■ **Collected data**
☆ ☆ ☆ ☆

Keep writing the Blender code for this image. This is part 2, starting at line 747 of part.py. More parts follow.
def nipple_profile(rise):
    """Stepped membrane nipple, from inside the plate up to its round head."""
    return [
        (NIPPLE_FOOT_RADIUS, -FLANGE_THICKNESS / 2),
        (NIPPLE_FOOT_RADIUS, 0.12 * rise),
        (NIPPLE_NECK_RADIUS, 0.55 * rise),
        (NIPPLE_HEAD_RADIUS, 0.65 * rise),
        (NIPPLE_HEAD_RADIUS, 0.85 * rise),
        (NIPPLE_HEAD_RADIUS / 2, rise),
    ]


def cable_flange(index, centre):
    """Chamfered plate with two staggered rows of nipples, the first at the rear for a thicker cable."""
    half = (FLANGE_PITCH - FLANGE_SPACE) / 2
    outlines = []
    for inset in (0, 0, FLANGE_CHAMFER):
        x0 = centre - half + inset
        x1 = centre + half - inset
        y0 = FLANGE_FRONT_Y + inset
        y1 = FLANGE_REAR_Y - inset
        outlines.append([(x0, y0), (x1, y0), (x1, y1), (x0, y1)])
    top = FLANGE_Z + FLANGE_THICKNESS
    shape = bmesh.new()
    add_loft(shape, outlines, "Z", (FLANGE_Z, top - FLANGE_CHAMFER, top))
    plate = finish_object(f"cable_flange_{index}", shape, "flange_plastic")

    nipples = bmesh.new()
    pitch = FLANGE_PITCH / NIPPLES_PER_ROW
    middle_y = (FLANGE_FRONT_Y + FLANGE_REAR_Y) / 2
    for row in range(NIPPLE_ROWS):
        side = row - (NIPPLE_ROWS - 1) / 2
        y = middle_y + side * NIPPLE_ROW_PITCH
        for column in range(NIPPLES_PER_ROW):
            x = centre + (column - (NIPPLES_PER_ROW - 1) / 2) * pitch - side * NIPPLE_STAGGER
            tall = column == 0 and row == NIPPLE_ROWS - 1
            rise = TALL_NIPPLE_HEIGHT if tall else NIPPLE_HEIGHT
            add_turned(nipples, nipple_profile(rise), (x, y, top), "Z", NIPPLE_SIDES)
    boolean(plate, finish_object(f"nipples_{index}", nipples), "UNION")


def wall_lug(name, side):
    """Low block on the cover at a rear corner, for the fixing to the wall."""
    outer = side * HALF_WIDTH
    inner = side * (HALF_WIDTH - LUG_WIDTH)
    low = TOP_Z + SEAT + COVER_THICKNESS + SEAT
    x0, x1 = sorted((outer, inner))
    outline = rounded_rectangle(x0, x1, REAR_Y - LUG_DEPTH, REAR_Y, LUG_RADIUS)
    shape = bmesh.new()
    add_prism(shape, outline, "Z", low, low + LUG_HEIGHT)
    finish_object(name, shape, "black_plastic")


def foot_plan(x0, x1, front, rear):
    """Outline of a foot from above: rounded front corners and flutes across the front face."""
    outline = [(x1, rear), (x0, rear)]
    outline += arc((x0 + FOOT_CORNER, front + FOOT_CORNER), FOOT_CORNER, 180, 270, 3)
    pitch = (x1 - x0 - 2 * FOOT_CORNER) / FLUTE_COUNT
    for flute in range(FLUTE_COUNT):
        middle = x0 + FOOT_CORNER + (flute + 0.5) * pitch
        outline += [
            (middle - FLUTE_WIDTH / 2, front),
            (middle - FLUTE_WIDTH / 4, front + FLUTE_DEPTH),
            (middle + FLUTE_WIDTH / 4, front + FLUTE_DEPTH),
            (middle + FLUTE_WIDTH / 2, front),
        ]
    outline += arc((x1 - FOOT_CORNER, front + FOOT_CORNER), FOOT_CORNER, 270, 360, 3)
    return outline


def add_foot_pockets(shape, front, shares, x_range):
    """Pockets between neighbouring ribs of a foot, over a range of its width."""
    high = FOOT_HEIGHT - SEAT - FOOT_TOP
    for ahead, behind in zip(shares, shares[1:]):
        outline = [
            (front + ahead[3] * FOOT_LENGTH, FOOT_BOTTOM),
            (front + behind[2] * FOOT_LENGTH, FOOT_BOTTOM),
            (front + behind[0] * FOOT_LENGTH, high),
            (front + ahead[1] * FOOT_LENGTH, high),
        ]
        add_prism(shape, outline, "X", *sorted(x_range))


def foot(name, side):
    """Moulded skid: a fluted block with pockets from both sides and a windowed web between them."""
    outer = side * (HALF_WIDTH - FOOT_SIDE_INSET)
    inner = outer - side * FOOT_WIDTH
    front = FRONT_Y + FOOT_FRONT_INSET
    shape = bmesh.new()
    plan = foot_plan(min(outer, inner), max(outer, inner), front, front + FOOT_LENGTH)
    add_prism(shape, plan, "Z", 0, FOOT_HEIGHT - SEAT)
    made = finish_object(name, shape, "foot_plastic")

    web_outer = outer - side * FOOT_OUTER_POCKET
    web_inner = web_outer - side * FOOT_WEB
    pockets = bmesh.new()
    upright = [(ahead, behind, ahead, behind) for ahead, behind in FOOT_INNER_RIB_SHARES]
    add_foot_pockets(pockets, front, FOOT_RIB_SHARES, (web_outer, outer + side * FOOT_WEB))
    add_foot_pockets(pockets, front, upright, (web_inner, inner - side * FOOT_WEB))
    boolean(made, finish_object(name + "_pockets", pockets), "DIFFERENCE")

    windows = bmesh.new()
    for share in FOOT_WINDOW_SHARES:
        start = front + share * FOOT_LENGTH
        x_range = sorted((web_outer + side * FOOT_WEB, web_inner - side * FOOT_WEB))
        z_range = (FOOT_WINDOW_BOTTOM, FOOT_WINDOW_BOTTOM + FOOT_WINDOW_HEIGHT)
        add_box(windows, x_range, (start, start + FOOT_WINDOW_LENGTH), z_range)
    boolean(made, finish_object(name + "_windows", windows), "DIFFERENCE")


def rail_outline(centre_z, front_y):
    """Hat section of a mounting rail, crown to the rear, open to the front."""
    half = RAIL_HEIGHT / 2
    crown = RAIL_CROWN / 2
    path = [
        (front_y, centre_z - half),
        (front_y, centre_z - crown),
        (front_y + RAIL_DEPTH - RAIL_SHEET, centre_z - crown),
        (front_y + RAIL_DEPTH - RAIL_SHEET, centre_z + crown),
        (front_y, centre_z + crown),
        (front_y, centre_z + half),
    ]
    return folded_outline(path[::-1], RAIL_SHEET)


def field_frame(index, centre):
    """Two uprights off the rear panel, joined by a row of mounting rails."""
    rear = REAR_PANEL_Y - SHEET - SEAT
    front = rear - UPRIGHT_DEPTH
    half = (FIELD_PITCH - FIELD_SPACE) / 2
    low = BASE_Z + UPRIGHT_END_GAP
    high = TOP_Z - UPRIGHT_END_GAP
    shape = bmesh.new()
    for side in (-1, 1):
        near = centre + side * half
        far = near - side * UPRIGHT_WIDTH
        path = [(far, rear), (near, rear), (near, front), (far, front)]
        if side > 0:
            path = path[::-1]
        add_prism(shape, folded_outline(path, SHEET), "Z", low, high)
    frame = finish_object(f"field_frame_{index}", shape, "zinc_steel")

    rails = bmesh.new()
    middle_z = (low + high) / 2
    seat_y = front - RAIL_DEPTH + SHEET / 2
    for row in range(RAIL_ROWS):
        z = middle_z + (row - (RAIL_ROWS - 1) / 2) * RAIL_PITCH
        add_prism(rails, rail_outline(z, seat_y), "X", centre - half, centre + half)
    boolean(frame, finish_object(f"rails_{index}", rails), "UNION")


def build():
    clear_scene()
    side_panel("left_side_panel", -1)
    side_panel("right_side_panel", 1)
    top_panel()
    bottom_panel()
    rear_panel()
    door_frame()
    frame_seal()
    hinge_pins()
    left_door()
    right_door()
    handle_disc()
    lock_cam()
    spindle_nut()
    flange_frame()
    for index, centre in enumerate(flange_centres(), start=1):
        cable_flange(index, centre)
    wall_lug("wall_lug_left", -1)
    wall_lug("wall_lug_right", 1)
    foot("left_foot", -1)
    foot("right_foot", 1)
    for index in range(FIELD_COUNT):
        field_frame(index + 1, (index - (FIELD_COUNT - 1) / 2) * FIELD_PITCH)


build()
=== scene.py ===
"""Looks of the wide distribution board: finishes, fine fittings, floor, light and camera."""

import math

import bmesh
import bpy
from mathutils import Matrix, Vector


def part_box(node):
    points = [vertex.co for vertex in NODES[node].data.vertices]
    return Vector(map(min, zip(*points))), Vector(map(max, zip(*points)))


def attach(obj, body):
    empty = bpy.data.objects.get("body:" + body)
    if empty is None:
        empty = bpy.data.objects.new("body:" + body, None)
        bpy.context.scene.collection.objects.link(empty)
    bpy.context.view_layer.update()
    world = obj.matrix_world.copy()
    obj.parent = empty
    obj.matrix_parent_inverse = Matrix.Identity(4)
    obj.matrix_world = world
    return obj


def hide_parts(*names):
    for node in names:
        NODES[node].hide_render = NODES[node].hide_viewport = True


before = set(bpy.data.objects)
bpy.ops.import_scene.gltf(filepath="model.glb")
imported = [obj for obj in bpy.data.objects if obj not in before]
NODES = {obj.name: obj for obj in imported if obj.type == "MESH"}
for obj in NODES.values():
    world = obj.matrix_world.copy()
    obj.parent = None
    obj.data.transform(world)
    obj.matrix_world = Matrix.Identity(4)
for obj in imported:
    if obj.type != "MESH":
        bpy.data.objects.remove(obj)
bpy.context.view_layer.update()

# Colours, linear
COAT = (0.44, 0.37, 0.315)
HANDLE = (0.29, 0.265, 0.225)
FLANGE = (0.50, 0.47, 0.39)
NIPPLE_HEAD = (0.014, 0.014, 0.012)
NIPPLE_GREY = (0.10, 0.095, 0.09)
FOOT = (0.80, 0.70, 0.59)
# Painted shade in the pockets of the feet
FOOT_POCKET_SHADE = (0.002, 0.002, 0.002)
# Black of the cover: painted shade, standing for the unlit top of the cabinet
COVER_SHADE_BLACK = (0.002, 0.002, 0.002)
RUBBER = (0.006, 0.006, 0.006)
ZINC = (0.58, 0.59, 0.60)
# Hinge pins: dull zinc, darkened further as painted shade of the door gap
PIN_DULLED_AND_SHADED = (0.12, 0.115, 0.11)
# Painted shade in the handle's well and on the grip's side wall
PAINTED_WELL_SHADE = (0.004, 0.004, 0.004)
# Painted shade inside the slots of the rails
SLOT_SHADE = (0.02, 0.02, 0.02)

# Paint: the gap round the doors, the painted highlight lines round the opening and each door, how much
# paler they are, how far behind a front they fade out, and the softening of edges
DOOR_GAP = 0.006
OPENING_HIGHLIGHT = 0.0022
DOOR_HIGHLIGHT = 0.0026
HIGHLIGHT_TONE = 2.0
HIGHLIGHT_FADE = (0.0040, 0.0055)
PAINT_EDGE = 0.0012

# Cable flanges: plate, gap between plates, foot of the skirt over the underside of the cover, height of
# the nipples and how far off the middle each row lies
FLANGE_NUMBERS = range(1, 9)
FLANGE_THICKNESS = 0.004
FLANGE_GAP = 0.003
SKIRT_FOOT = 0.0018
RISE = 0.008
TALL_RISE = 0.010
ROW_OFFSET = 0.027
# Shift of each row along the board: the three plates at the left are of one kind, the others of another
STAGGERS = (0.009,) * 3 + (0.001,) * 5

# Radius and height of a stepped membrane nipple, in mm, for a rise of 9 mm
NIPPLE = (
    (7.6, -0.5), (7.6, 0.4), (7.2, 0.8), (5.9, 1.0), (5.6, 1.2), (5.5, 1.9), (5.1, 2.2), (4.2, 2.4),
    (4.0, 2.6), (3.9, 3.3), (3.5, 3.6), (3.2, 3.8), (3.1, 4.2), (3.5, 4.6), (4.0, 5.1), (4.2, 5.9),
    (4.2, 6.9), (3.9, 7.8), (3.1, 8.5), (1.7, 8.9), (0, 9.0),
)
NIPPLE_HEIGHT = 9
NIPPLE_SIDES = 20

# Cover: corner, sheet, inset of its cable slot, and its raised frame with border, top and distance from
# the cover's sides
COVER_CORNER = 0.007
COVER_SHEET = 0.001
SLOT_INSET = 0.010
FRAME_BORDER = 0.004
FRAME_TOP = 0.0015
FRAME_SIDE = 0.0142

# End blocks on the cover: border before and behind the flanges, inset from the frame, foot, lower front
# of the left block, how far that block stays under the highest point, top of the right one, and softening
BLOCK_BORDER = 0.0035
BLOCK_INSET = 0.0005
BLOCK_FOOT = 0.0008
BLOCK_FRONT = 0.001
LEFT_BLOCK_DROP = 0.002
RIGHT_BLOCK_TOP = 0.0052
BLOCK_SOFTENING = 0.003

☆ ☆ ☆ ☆

■ **Set problem**
Within the listing above, extract exactly the lines from the line with "obj.matrix_world = Matrix.Identity(4)" to the line with "STAGGERS = (0.009,) * 3 + (0.001,) * 5", the two named lines included, and no others.

■ **Task output**
    obj.matrix_world = Matrix.Identity(4)
for obj in imported:
    if obj.type != "MESH":
        bpy.data.objects.remove(obj)
bpy.context.view_layer.update()

# Colours, linear
COAT = (0.44, 0.37, 0.315)
HANDLE = (0.29, 0.265, 0.225)
FLANGE = (0.50, 0.47, 0.39)
NIPPLE_HEAD = (0.014, 0.014, 0.012)
NIPPLE_GREY = (0.10, 0.095, 0.09)
FOOT = (0.80, 0.70, 0.59)
# Painted shade in the pockets of the feet
FOOT_POCKET_SHADE = (0.002, 0.002, 0.002)
# Black of the cover: painted shade, standing for the unlit top of the cabinet
COVER_SHADE_BLACK = (0.002, 0.002, 0.002)
RUBBER = (0.006, 0.006, 0.006)
ZINC = (0.58, 0.59, 0.60)
# Hinge pins: dull zinc, darkened further as painted shade of the door gap
PIN_DULLED_AND_SHADED = (0.12, 0.115, 0.11)
# Painted shade in the handle's well and on the grip's side wall
PAINTED_WELL_SHADE = (0.004, 0.004, 0.004)
# Painted shade inside the slots of the rails
SLOT_SHADE = (0.02, 0.02, 0.02)

# Paint: the gap round the doors, the painted highlight lines round the opening and each door, how much
# paler they are, how far behind a front they fade out, and the softening of edges
DOOR_GAP = 0.006
OPENING_HIGHLIGHT = 0.0022
DOOR_HIGHLIGHT = 0.0026
HIGHLIGHT_TONE = 2.0
HIGHLIGHT_FADE = (0.0040, 0.0055)
PAINT_EDGE = 0.0012

# Cable flanges: plate, gap between plates, foot of the skirt over the underside of the cover, height of
# the nipples and how far off the middle each row lies
FLANGE_NUMBERS = range(1, 9)
FLANGE_THICKNESS = 0.004
FLANGE_GAP = 0.003
SKIRT_FOOT = 0.0018
RISE = 0.008
TALL_RISE = 0.010
ROW_OFFSET = 0.027
# Shift of each row along the board: the three plates at the left are of one kind, the others of another
STAGGERS = (0.009,) * 3 + (0.001,) * 5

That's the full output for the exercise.